§ **TASK BRIEF**
Reproduce the listing below verbatim.

===== DATA SHOWN

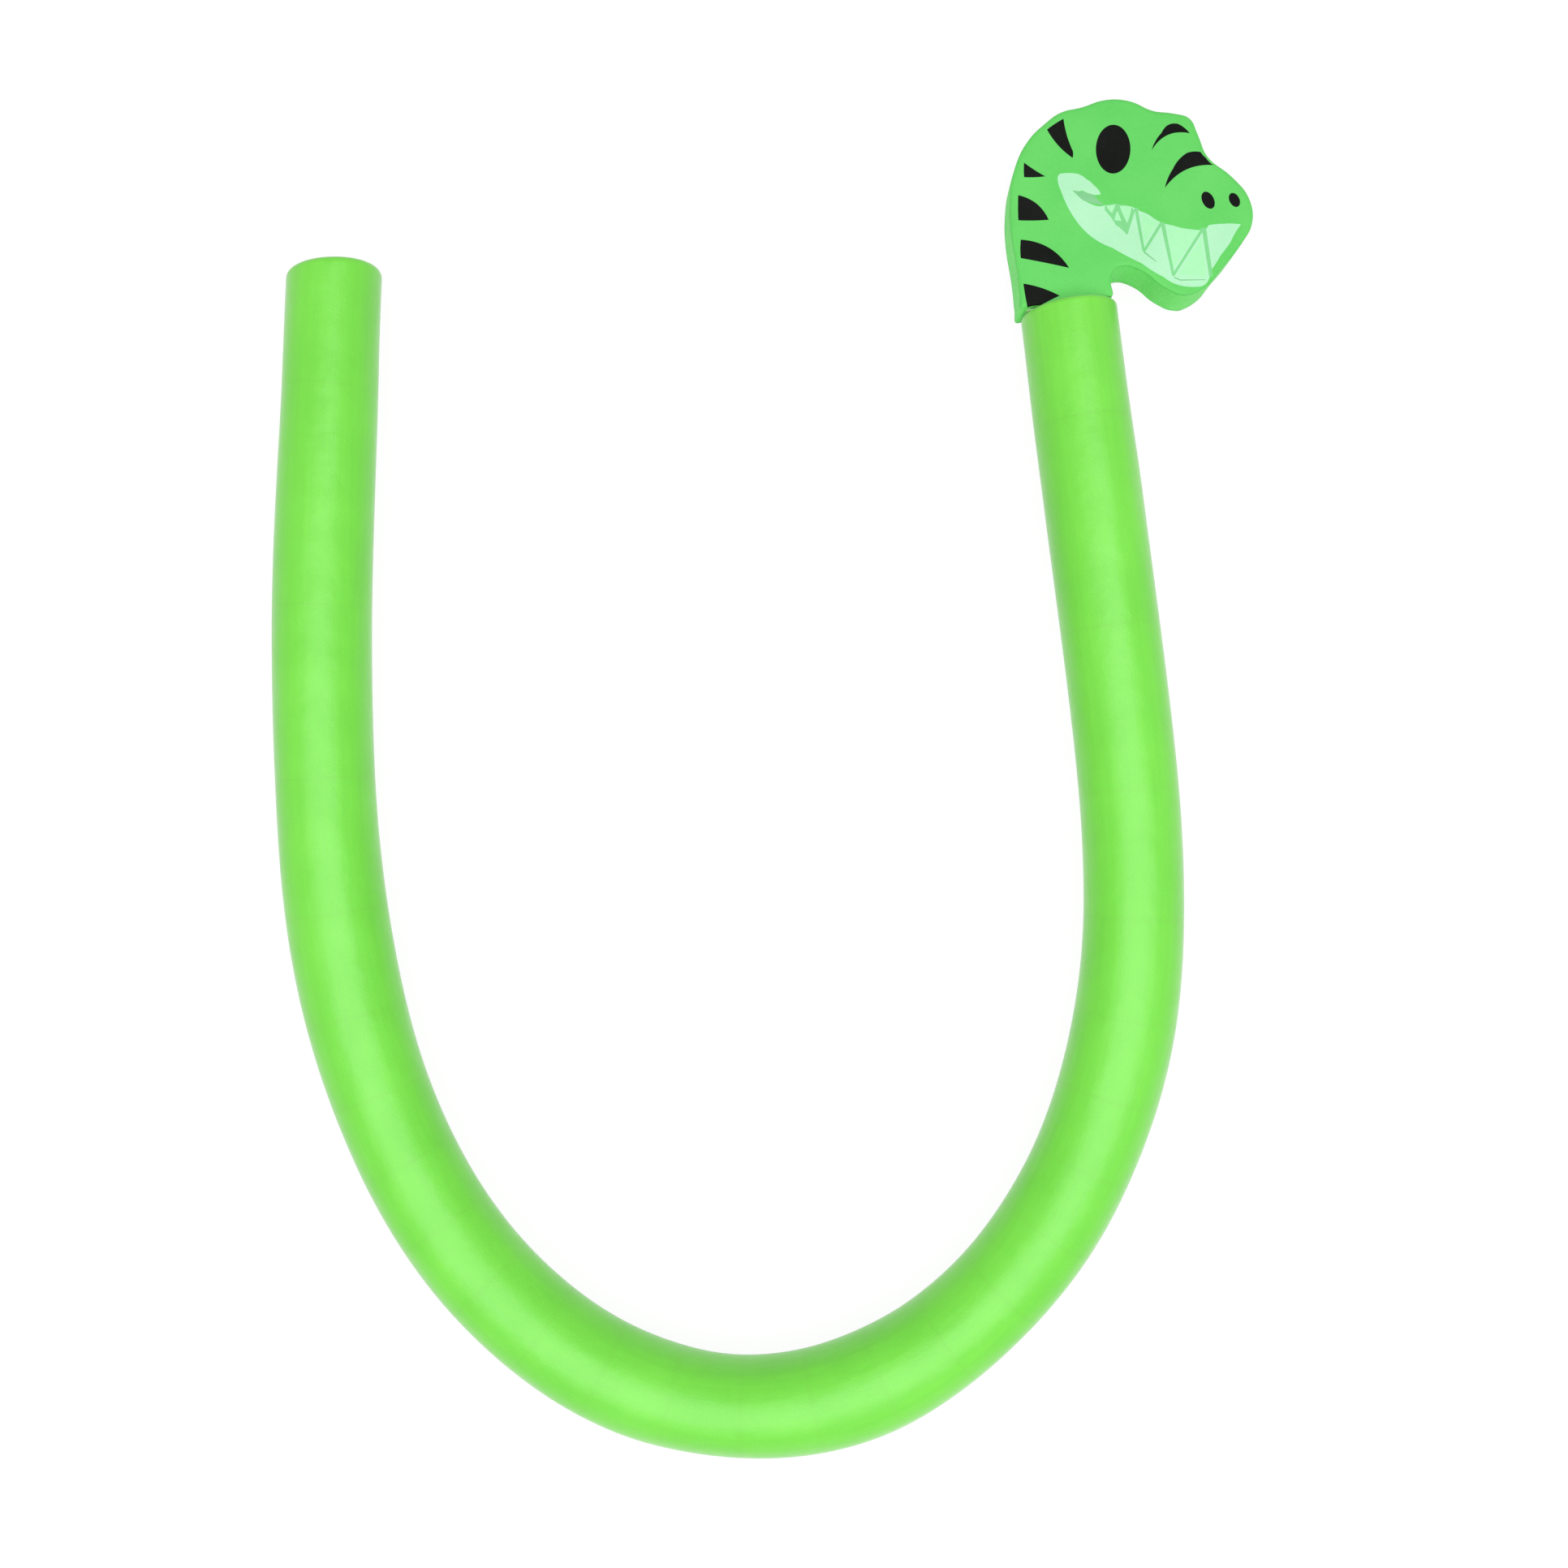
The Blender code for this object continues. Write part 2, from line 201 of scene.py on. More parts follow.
# Camera and light
CAMERA_PLACE = (0.05679, -0.01605, 0.93188)
CAMERA_TURN_X = math.radians(0.8952)
CAMERA_TURN_Y = math.radians(2.4295)
CAMERA_LENS = 33.54
CAMERA_SENSOR = 36.0
CAMERA_NEAR = 0.01
WORLD_STRENGTH = 0.42
SOFTBOX_PLACE = (0.20, -0.42, 2.10)
SOFTBOX_SIZE = (3.00, 2.30)
SOFTBOX_WATTS = 50.5
FLOOR_SIZE = 60.0
FLOOR_DROP = 0.0002
# Seen directly, the floor is mostly an even white, with a share of its own shade, which keeps the shadow
FLOOR_SHINE = 1.03
FLOOR_SHINE_SHARE = 0.92


def add(tree, kind, inputs=(), **settings):
    """Adds a shader node. An input is a value for its socket, or (node, output) to link to it."""
    node = tree.nodes.new(kind)
    for name, value in settings.items():
        setattr(node, name, value)
    for name, value in dict(inputs).items():
        if isinstance(value, tuple) and isinstance(value[0], bpy.types.Node):
            tree.links.new(value[0].outputs[value[1]], node.inputs[name])
        else:
            node.inputs[name].default_value = value
    return node


def maths(tree, operation, *values):
    """The result of an operation on values or on other nodes' outputs."""
    return add(tree, "ShaderNodeMath", enumerate(values), operation=operation), 0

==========

§ **EXERCISE OUTPUT**
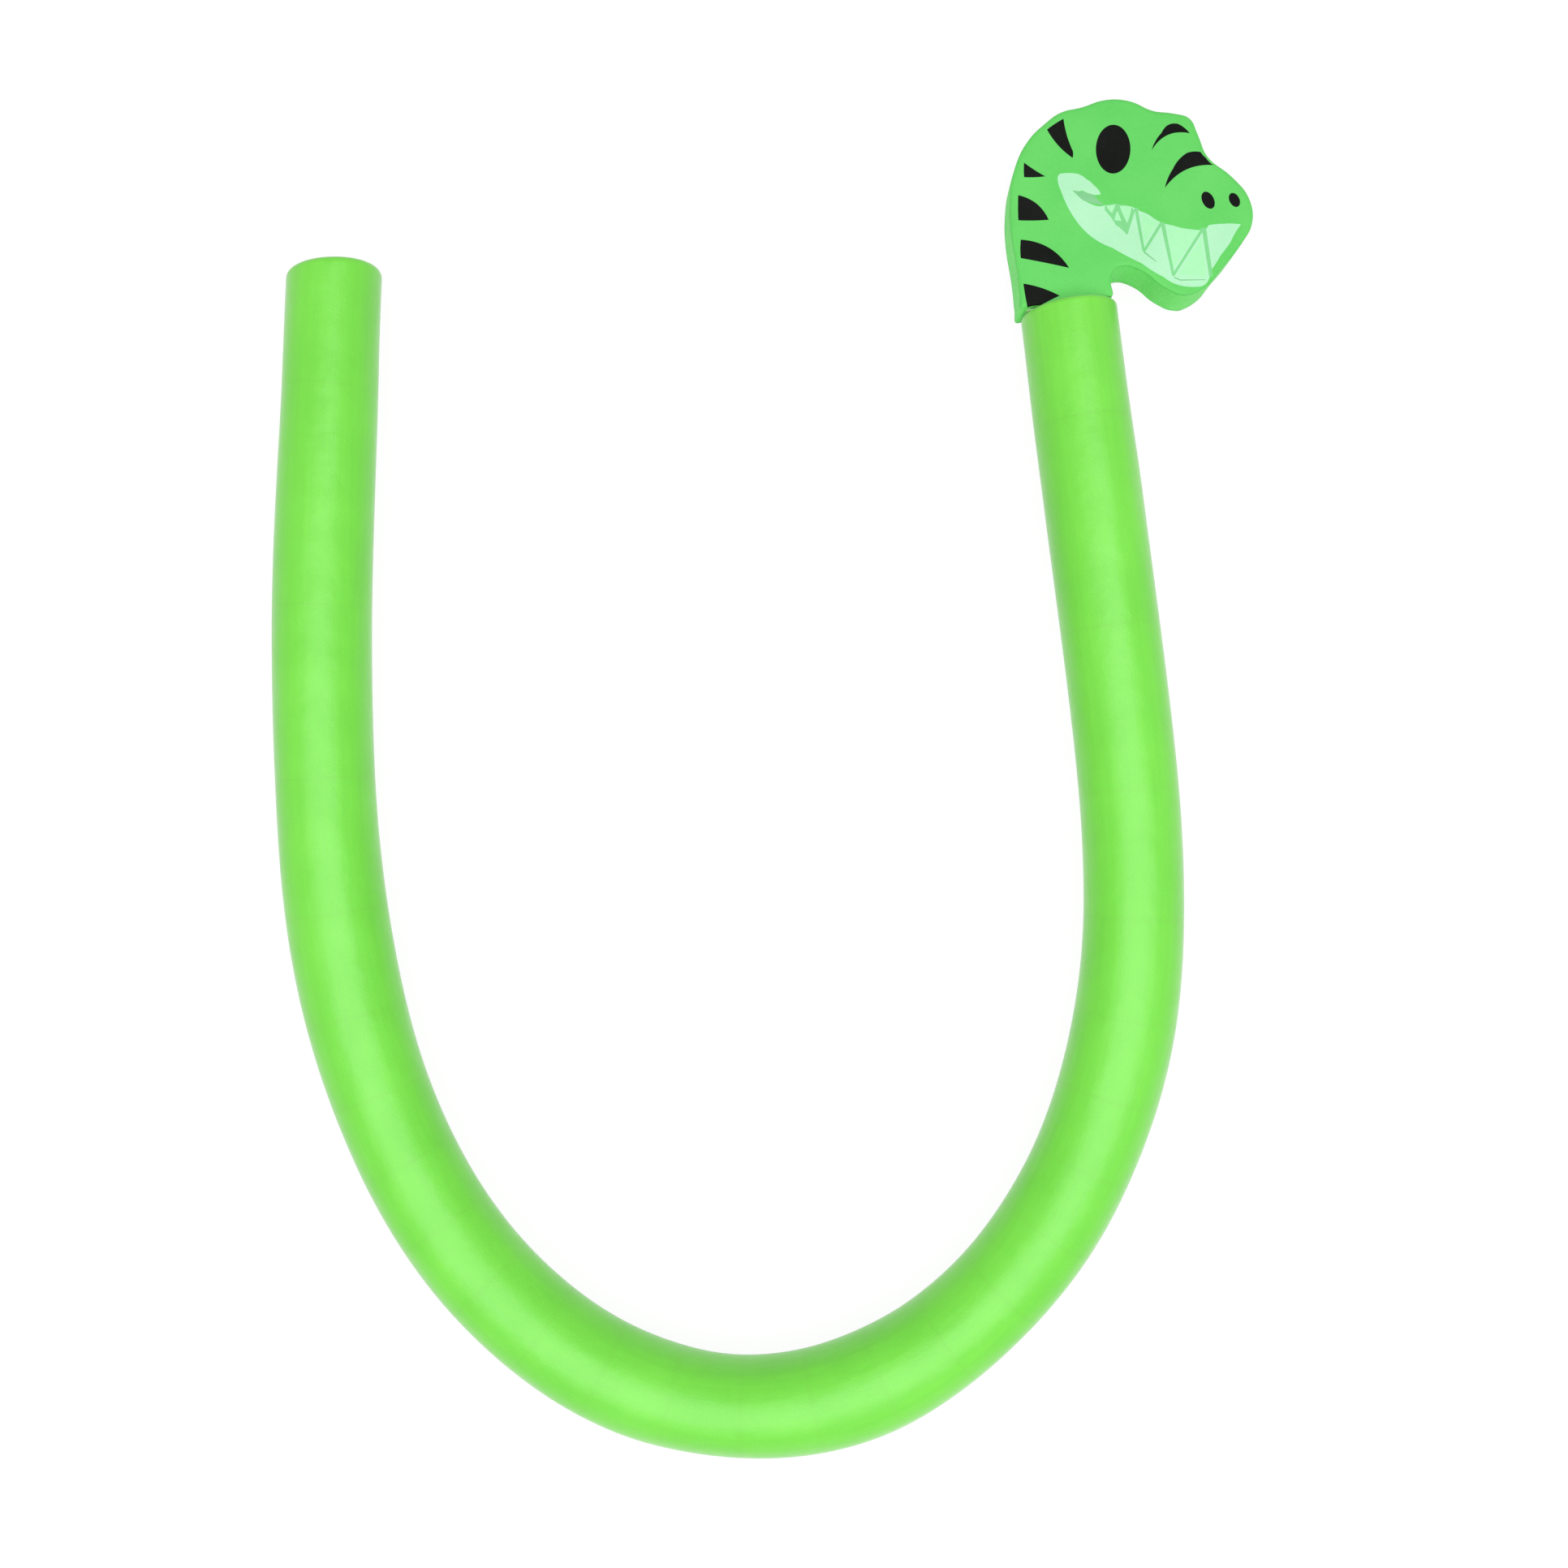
The Blender code for this object continues. Write part 2, from line 201 of scene.py on. More parts follow.
# Camera and light
CAMERA_PLACE = (0.05679, -0.01605, 0.93188)
CAMERA_TURN_X = math.radians(0.8952)
CAMERA_TURN_Y = math.radians(2.4295)
CAMERA_LENS = 33.54
CAMERA_SENSOR = 36.0
CAMERA_NEAR = 0.01
WORLD_STRENGTH = 0.42
SOFTBOX_PLACE = (0.20, -0.42, 2.10)
SOFTBOX_SIZE = (3.00, 2.30)
SOFTBOX_WATTS = 50.5
FLOOR_SIZE = 60.0
FLOOR_DROP = 0.0002
# Seen directly, the floor is mostly an even white, with a share of its own shade, which keeps the shadow
FLOOR_SHINE = 1.03
FLOOR_SHINE_SHARE = 0.92


def add(tree, kind, inputs=(), **settings):
    """Adds a shader node. An input is a value for its socket, or (node, output) to link to it."""
    node = tree.nodes.new(kind)
    for name, value in settings.items():
        setattr(node, name, value)
    for name, value in dict(inputs).items():
        if isinstance(value, tuple) and isinstance(value[0], bpy.types.Node):
            tree.links.new(value[0].outputs[value[1]], node.inputs[name])
        else:
            node.inputs[name].default_value = value
    return node


def maths(tree, operation, *values):
    """The result of an operation on values or on other nodes' outputs."""
    return add(tree, "ShaderNodeMath", enumerate(values), operation=operation), 0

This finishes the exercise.